• Stated exercise: Print, exactly and completely, every entry in the data.

__________

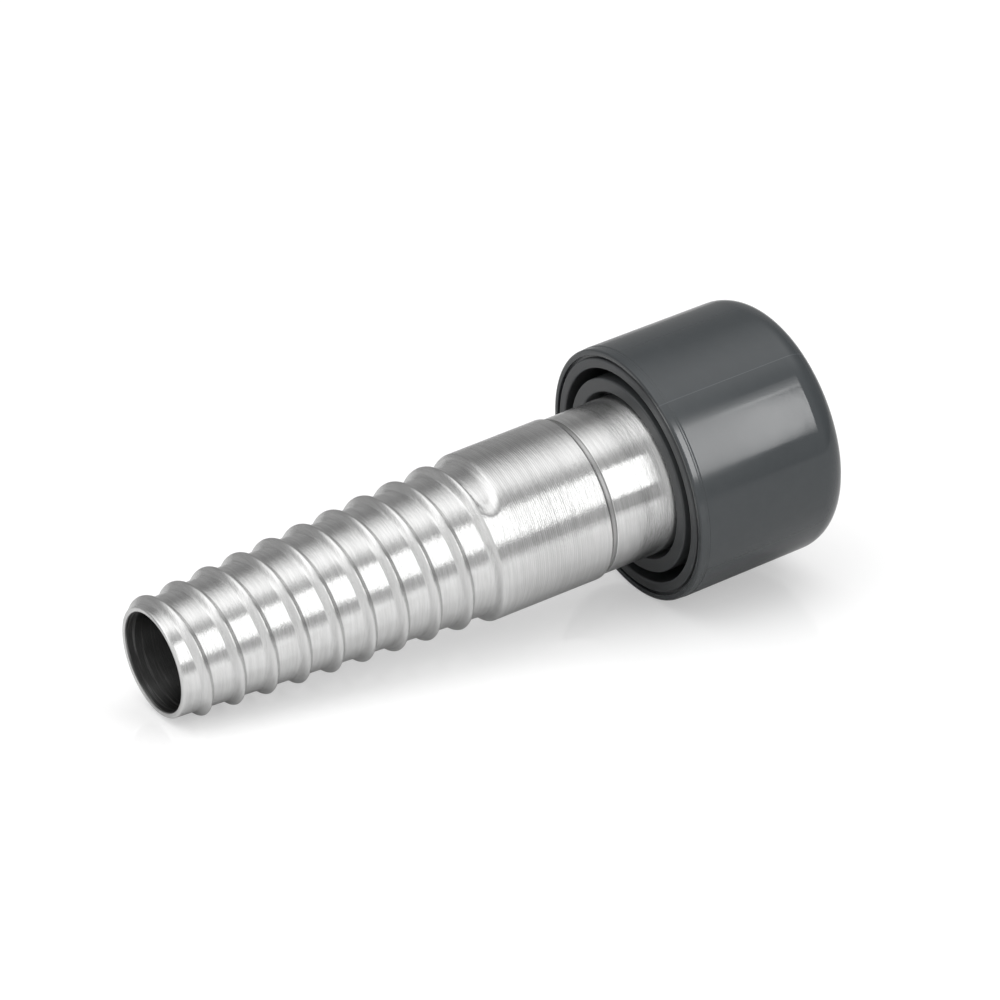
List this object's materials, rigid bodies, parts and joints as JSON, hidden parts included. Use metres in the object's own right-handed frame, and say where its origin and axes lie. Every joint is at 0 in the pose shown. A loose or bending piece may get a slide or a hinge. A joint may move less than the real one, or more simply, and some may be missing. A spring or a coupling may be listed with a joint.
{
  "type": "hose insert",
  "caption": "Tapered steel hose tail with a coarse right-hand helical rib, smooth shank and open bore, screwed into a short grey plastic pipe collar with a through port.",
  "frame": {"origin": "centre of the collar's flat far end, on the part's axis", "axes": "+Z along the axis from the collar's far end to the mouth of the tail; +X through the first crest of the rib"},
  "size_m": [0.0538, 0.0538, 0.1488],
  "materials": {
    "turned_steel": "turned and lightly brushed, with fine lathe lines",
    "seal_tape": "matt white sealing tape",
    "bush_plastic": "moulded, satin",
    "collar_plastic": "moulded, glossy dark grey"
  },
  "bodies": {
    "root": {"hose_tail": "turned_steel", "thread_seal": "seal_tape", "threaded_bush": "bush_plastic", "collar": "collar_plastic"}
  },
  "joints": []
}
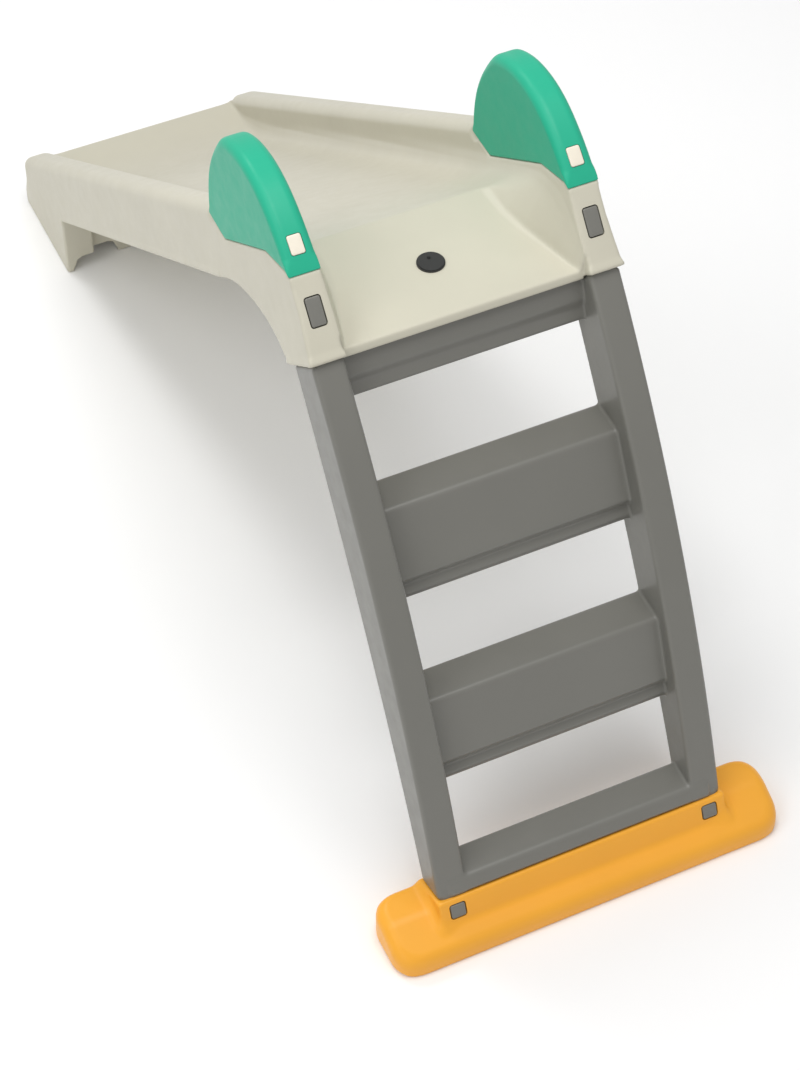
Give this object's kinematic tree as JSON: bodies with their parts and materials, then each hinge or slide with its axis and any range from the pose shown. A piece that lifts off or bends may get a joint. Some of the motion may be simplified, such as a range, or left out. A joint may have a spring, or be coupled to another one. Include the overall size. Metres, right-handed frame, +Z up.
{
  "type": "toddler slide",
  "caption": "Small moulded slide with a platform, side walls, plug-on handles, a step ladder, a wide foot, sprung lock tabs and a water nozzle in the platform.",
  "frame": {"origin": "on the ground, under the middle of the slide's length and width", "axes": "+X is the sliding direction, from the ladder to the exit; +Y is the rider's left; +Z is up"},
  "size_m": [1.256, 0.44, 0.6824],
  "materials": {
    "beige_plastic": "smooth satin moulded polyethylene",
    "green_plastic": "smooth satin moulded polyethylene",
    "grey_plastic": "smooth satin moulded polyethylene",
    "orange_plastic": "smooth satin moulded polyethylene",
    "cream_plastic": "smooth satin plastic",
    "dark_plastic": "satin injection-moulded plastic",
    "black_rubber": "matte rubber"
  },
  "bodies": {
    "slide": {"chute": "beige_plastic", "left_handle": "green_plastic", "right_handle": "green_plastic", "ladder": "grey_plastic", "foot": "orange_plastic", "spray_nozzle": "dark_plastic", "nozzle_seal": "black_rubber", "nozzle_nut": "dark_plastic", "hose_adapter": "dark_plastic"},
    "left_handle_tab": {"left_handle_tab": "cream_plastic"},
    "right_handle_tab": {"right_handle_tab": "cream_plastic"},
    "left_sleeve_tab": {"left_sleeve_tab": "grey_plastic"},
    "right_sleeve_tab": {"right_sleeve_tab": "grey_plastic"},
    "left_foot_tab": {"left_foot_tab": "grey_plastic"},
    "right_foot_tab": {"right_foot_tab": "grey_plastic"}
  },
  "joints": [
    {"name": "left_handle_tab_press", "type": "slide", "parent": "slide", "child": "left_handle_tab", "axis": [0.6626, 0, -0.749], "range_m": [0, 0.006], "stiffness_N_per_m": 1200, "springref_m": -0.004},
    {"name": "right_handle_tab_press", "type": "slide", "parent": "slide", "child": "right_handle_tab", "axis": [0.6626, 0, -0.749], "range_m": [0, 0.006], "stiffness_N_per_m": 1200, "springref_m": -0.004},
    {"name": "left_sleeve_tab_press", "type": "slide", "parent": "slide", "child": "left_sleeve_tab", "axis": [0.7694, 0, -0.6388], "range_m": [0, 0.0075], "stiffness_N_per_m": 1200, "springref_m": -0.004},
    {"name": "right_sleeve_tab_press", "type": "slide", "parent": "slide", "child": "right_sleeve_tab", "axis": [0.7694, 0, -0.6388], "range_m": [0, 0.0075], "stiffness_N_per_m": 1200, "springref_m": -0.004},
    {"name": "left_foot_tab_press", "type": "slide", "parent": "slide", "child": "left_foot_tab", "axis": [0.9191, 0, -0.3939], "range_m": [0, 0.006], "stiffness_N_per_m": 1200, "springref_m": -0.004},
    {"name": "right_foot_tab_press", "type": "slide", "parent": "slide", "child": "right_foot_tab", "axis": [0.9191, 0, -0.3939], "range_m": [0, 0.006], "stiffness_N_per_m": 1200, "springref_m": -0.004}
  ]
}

__________

• Solution:
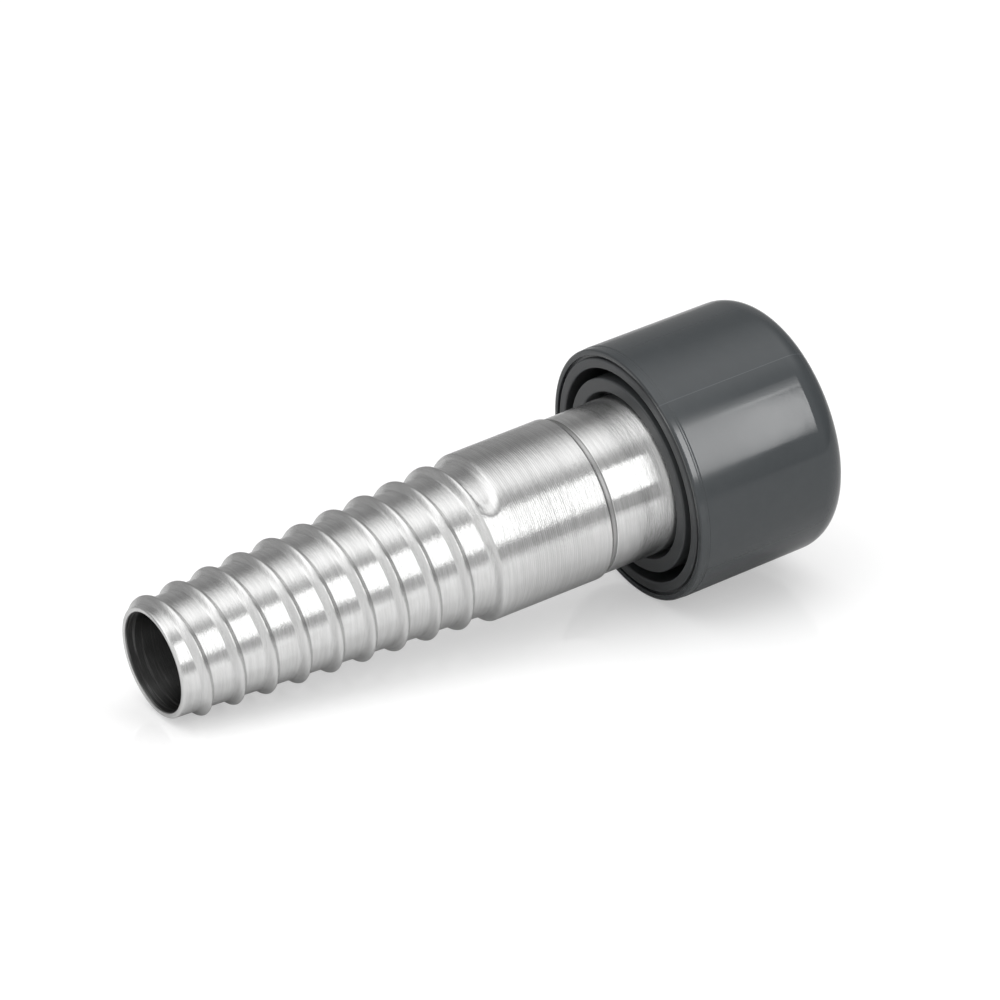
List this object's materials, rigid bodies, parts and joints as JSON, hidden parts included. Use metres in the object's own right-handed frame, and say where its origin and axes lie. Every joint is at 0 in the pose shown. A loose or bending piece may get a slide or a hinge. A joint may move less than the real one, or more simply, and some may be missing. A spring or a coupling may be listed with a joint.
{
  "type": "hose insert",
  "caption": "Tapered steel hose tail with a coarse right-hand helical rib, smooth shank and open bore, screwed into a short grey plastic pipe collar with a through port.",
  "frame": {"origin": "centre of the collar's flat far end, on the part's axis", "axes": "+Z along the axis from the collar's far end to the mouth of the tail; +X through the first crest of the rib"},
  "size_m": [0.0538, 0.0538, 0.1488],
  "materials": {
    "turned_steel": "turned and lightly brushed, with fine lathe lines",
    "seal_tape": "matt white sealing tape",
    "bush_plastic": "moulded, satin",
    "collar_plastic": "moulded, glossy dark grey"
  },
  "bodies": {
    "root": {"hose_tail": "turned_steel", "thread_seal": "seal_tape", "threaded_bush": "bush_plastic", "collar": "collar_plastic"}
  },
  "joints": []
}
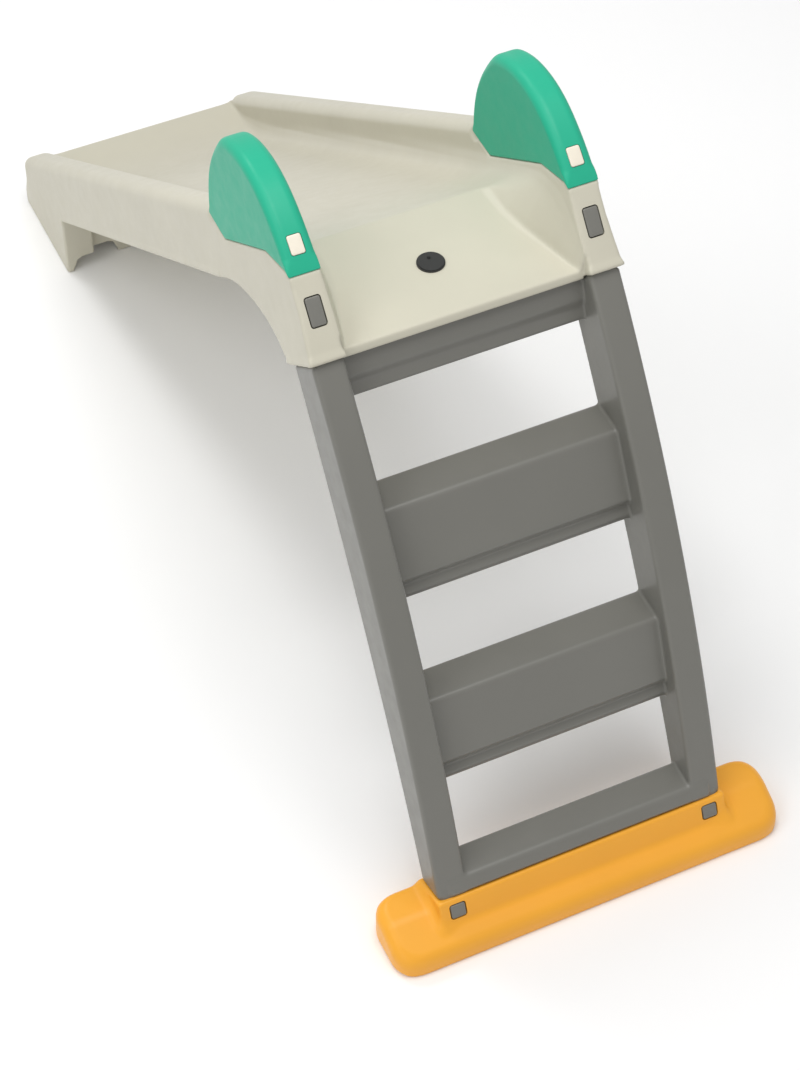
Give this object's kinematic tree as JSON: bodies with their parts and materials, then each hinge or slide with its axis and any range from the pose shown. A piece that lifts off or bends may get a joint. Some of the motion may be simplified, such as a range, or left out. A joint may have a spring, or be coupled to another one. Include the overall size. Metres, right-handed frame, +Z up.
{
  "type": "toddler slide",
  "caption": "Small moulded slide with a platform, side walls, plug-on handles, a step ladder, a wide foot, sprung lock tabs and a water nozzle in the platform.",
  "frame": {"origin": "on the ground, under the middle of the slide's length and width", "axes": "+X is the sliding direction, from the ladder to the exit; +Y is the rider's left; +Z is up"},
  "size_m": [1.256, 0.44, 0.6824],
  "materials": {
    "beige_plastic": "smooth satin moulded polyethylene",
    "green_plastic": "smooth satin moulded polyethylene",
    "grey_plastic": "smooth satin moulded polyethylene",
    "orange_plastic": "smooth satin moulded polyethylene",
    "cream_plastic": "smooth satin plastic",
    "dark_plastic": "satin injection-moulded plastic",
    "black_rubber": "matte rubber"
  },
  "bodies": {
    "slide": {"chute": "beige_plastic", "left_handle": "green_plastic", "right_handle": "green_plastic", "ladder": "grey_plastic", "foot": "orange_plastic", "spray_nozzle": "dark_plastic", "nozzle_seal": "black_rubber", "nozzle_nut": "dark_plastic", "hose_adapter": "dark_plastic"},
    "left_handle_tab": {"left_handle_tab": "cream_plastic"},
    "right_handle_tab": {"right_handle_tab": "cream_plastic"},
    "left_sleeve_tab": {"left_sleeve_tab": "grey_plastic"},
    "right_sleeve_tab": {"right_sleeve_tab": "grey_plastic"},
    "left_foot_tab": {"left_foot_tab": "grey_plastic"},
    "right_foot_tab": {"right_foot_tab": "grey_plastic"}
  },
  "joints": [
    {"name": "left_handle_tab_press", "type": "slide", "parent": "slide", "child": "left_handle_tab", "axis": [0.6626, 0, -0.749], "range_m": [0, 0.006], "stiffness_N_per_m": 1200, "springref_m": -0.004},
    {"name": "right_handle_tab_press", "type": "slide", "parent": "slide", "child": "right_handle_tab", "axis": [0.6626, 0, -0.749], "range_m": [0, 0.006], "stiffness_N_per_m": 1200, "springref_m": -0.004},
    {"name": "left_sleeve_tab_press", "type": "slide", "parent": "slide", "child": "left_sleeve_tab", "axis": [0.7694, 0, -0.6388], "range_m": [0, 0.0075], "stiffness_N_per_m": 1200, "springref_m": -0.004},
    {"name": "right_sleeve_tab_press", "type": "slide", "parent": "slide", "child": "right_sleeve_tab", "axis": [0.7694, 0, -0.6388], "range_m": [0, 0.0075], "stiffness_N_per_m": 1200, "springref_m": -0.004},
    {"name": "left_foot_tab_press", "type": "slide", "parent": "slide", "child": "left_foot_tab", "axis": [0.9191, 0, -0.3939], "range_m": [0, 0.006], "stiffness_N_per_m": 1200, "springref_m": -0.004},
    {"name": "right_foot_tab_press", "type": "slide", "parent": "slide", "child": "right_foot_tab", "axis": [0.9191, 0, -0.3939], "range_m": [0, 0.006], "stiffness_N_per_m": 1200, "springref_m": -0.004}
  ]
}